Mega Man ZX plays like Capcom attempting to give its old-school mascot character a contemporary makeover. This probably seemed like a great idea in the design stage: a free-roaming game world, different missions scattered around it, and a bit of a story to string it all together. It’s not a million miles from Konami’s newer Castlevania games, which aren’t a poor model to follow at all.

In practice, the results are mixed. The problem is meshing these new ideas with older design elements that have always stuck with the series -- elements like an unforgiving checkpoint scheme and a merciless difficulty level.

It’s too bad, because what is old about Mega Man ZX is generally very good. It has the looks and the basic gameplay of an excellent handheld side-scroller. Its designers deserve credit for trying to update the franchise, but they haven’t gotten it quite right the first time.

Alpha and Mega

Mega Man ZX makes a fine first impression. There’s hardly any 3D involved, except for a few accents in spots like the main menu screen. Instead, it has the polished 2D graphics of a first-rate 16-bit game – big, colorful bosses, scaling sprite effects, and lots of parallax scrolling.

Megaman XZSome of the prettier stages have as many as three background layers, adding depth to murky forests and shining sci-fi skylines, plus great background music in the catchy Mega Man style. Others show off using cool foreground overlays, like animated rain or a fuzzy iris effect for a dark, claustrophobic area.

Like any Mega Man game, ZX starts with a limited set of character abilities, but it doesn’t stay that way for long. Once the prologue is over, you’ll have short-range attacks, chargeable long-range weapons, a speedy dash for distance jumps, and that’s without snatching any new skills from defeated bosses. The controls are as tight as you’d expect from a company that’s made games like these for 20 years.

The interface could have done more with the second DS screen. It would have been a great place for a detailed level map, or cheat-sheet information on different character abilities. As it is, the bottom screen still displays some handy details (like a health meter charting the status of enemy targets), but too often it’s just wasted space.

My Kingdom for a Map

That detailed level map is what the game needs more than anything. While ZX controls like a classic Mega Man, it isn’t laid out like one. It doesn’t use separate worlds or levels, and there’s no simple menu of Robot Masters to pick from. It’s all one big game map, like Metroid or Castlevania, and the “levels” are missions that begin when you choose to trigger them.

There are some advantages to this way of arranging things. You can pick and choose from several different missions most of the time, or just look around for power-ups in hidden corners of the world. The problem isn’t the free-roaming layout itself -- it’s the trouble most players will have finding their way around it.

Metroid and Castlevania always show exactly how each part of the game world links up with every other.

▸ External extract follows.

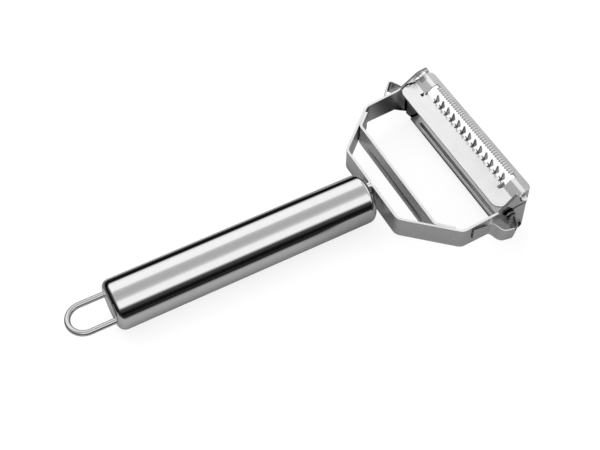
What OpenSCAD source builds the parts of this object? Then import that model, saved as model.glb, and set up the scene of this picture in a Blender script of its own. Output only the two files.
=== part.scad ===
// Double-sided vegetable peeler of bright steel, in millimetres.
// +X runs along the handle towards the blades, +Y to the left, +Z up.
// The origin is the centre of the bounding box's bottom face.

/* [Handle] */
// Length of the handle over its two end caps
handle_len = 102.7; // [90:0.1:120]
// Outside diameter of the handle
handle_dia = 19; // [17:0.1:22]
// Wall of the tube
tube_wall = 0.8; // [0.6:0.05:1.2]
// Length of each end cap
cap_len = 5; // [4.2:0.1:8]
// Rounding of the handle's two rims
rim_round = 3; // [2:0.1:3.6]
// Thickness of each cap's end plate
cap_plate = 1.2; // [0.8:0.05:2]
// Air between the front cap and the back of the frame
front_gap = 1.3; // [0.6:0.1:3]

/* [Hanging loop] */
// Diameter of the wire
wire_dia = 2.2; // [1.6:0.1:2.8]
// Distance between the middles of the two legs
leg_gap = 12; // [9.6:0.1:12.4]
// How far the loop stands out behind the rear cap
loop_reach = 16.3; // [12:0.1:24]
// Length of wire inside the handle
wire_inside = 4; // [2.2:0.1:8]
// Width of the flared ring round each leg
leg_flare = 0.5; // [0.2:0.05:0.6]

/* [Frame strip] */
// Width of the strip the frame is bent from
strip_wide = 9.2; // [8:0.1:10.4]
// Thickness of the strip
strip_thick = 1; // [0.8:0.05:1.2]
// Height of the strip's upper edge above the handle's axis
strip_top = 6.8; // [5:0.1:7]
// Width of the flat behind the blades, between its outer corners
rear_wide = 37.8; // [32:0.1:44]
// Width over the two arms
head_wide = 69.8; // [66:0.1:76]
// How far forward the arms' corners are
corner_reach = 18.3; // [16:0.1:20]
// Centre-line radius of the frame's bends
bend_round = 3.6; // [2:0.1:4.4]
// Length of the two tangs inside the handle
tang_len = 14; // [8:0.1:20]
// Air round the tangs in the front cap's slot
tang_air = 0.05; // [0.03:0.01:0.3]

/* [Arms] */
// How far forward the blades' pivot is
pivot_reach = 38.9; // [38:0.1:40]
// Height of the pivot above the handle's axis
pivot_up = 3.4; // [2.8:0.1:3.8]
// Radius of the arm round the pivot
lug_round = 2.1; // [2:0.05:2.6]
// How far the lug reaches below the handle's axis
lug_drop = 5.6; // [4.4:0.1:6.4]
// Rise of the arm's upper edge before the finger
arm_rise = 1.8; // [1:0.1:2]
// Height of the finger's tip above the strip's upper edge
finger_up = 9.2; // [8.8:0.1:9.6]
// Least width of the finger's neck
neck_wide = 0.8; // [0.7:0.05:1.1]
// How far the right finger's prong reaches in front of the pivot
prong_reach = 6; // [5.6:0.1:6.6]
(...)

There’s never a problem finding a place you’ve already been, and the map usually shows a path to unexplored areas as well. Mega Man ZX doesn’t have that kind of map, though – it shows which general areas connect to which others, but when it comes to specific layouts, you have to trust to memory. That’s a pretty raw deal given how many areas share the same general theme and visual style.

Are We There Yet?

So it’s hard enough finding your way to somewhere you’ve already been. Finding the route to a new area (since new missions regularly take place in uncharted territory) throws even more trial and error in the mix. The map doesn’t reveal a location unless you’ve found it already, and areas don’t necessarily connect in logical order. Area C leads to area D, for instance, but D doesn’t connect to E, nor does E link up with F.

Transport checkpoints around the game world help a little bit, but there’s still far more backtracking involved than there ever needed to be. There’s also a mean little glitch that erases any map progress made during an aborted mission. Quit a mission halfway through and you lose access to any checkpoints you found before giving up.

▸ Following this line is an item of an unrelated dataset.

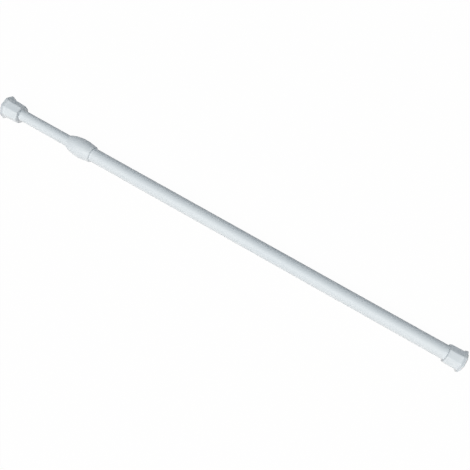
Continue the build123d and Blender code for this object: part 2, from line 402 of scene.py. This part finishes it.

Once you’ve managed to find a mission, the vicious difficulty doesn’t help matters. What ZX calls “normal” is any other game’s “brutal,” and even the easy setting has some nasty jumping sequences. Mega Man veterans may not find this a problem, but casual players are probably going to be frustrated. Running out of lives means bouncing back to the beginning of a mission, or at best to the nearest save point. Either option involves another long hike over familiar ground.

Coulda, Woulda, Shoulda

ZX could have saved itself an awful lot of trouble just by automatically sending the player to the start point of each mission. Trudging all over hell’s half-acre without a clear idea of which way to go doesn’t seem like it ought to be anyone’s idea of fun.

The fun part is running and gunning and finding new abilities. That’s been the Mega Man formula for two decades, and the best parts of ZX are proof that it still works. Adding to the formula is a fine idea in theory, but what’s new in this game simply gets in the way.